Frozen fruit sold at Costco recalled due to possible hepatitis A contamination


(NEW YORK) — Wawona Frozen Foods, Inc. has issued a voluntary recall on large bags of frozen fruit that were sold at Costco Wholesale stores in five states.

The recall includes year-old, 4-pound packages of Wawona Frozen Foods Organic DayBreak Blend that were distributed from April 15, 2022, to June 26, 2022.

“The DayBreak Blend includes organic frozen strawberries grown in Mexico which may have the potential to be contaminated with Hepatitis A,” a recall notice posted on the U.S. Food and Drug Administration website stated.

The impacted products were sent to Costco locations across Arizona, California, Colorado, Utah and Washington.

Wawona Frozen Foods said the recall was issued “out of an abundance of caution” and that there have been no reported illnesses as of time of publication.

“While the Organic DayBreak Blend was distributed to Costco stores last year, they have ‘Use By’ dates of 09/23/2023, 09/29/2023, 09/30/2023 and 10/18/2023 therefore consumers are urged to check their freezers for the recalled blend, not to consume it and either discard the product or return it to the store for a refund,” the recall notice stated.

The products are no longer available in store for purchase and any Organic DayBreak Blend products currently on shelves with different lot codes or purchase dates are not subject to this recall.

“Wawona Frozen Foods is fully cooperating with federal health officials as well as Costco to ensure consumers are alerted about the recalled Organic DayBreak Blend distributed by Wawona Frozen Foods last year,” the recall notice stated.

Click here for full product images and lot code information.

Hepatitis A is “a vaccine-preventable liver infection caused by the hepatitis A virus,” according to the U.S. Centers for Disease Control and Prevention.

“Hepatitis A is very contagious,” the CDC states. “It is spread when someone unknowingly ingests the virus — even in microscopic amounts — through close personal contact with an infected person or through eating contaminated food or drink.”

The hepatitis A virus can remain active in frozen foods.

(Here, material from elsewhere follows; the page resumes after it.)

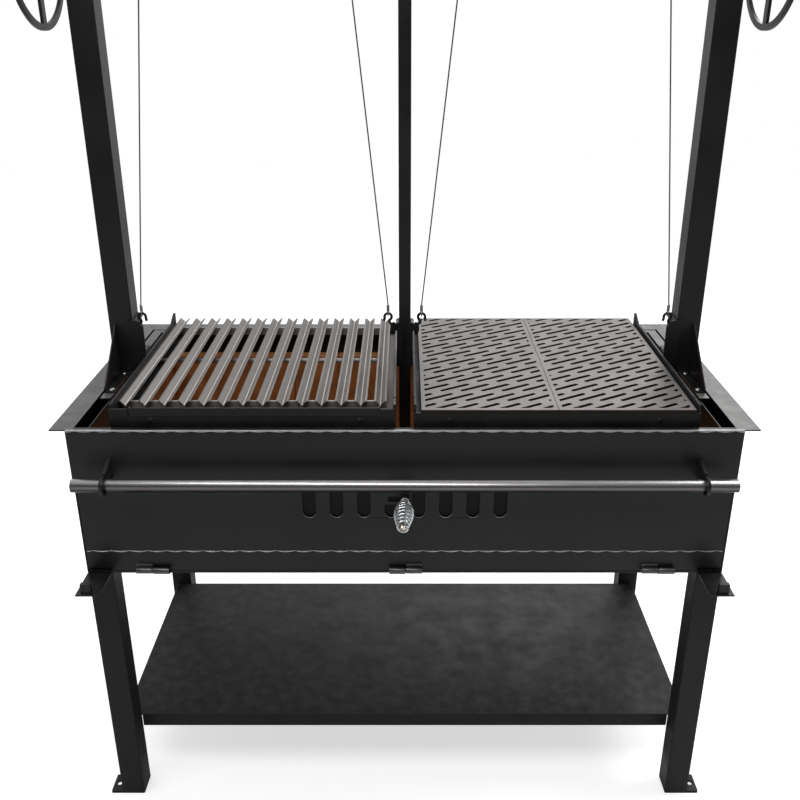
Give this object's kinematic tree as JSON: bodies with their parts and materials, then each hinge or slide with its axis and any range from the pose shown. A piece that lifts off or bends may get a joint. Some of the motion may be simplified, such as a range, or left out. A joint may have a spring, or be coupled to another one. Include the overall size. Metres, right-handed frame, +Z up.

According to the CDC, people who contract hepatitis A “may feel sick for a few weeks to several months but usually recover completely and do not have lasting liver damage.”

“In rare cases, hepatitis A can cause liver failure and even death; this is more common in older people and in people with other serious health issues, such as chronic liver disease,” the CDC states.

Symptoms of hepatitis A can include fatigue, nausea, stomach pain and yellowing of the skin known as jaundice, and can last up to two months, according to the agency.

“The best way to prevent hepatitis A is to get vaccinated,” the CDC states.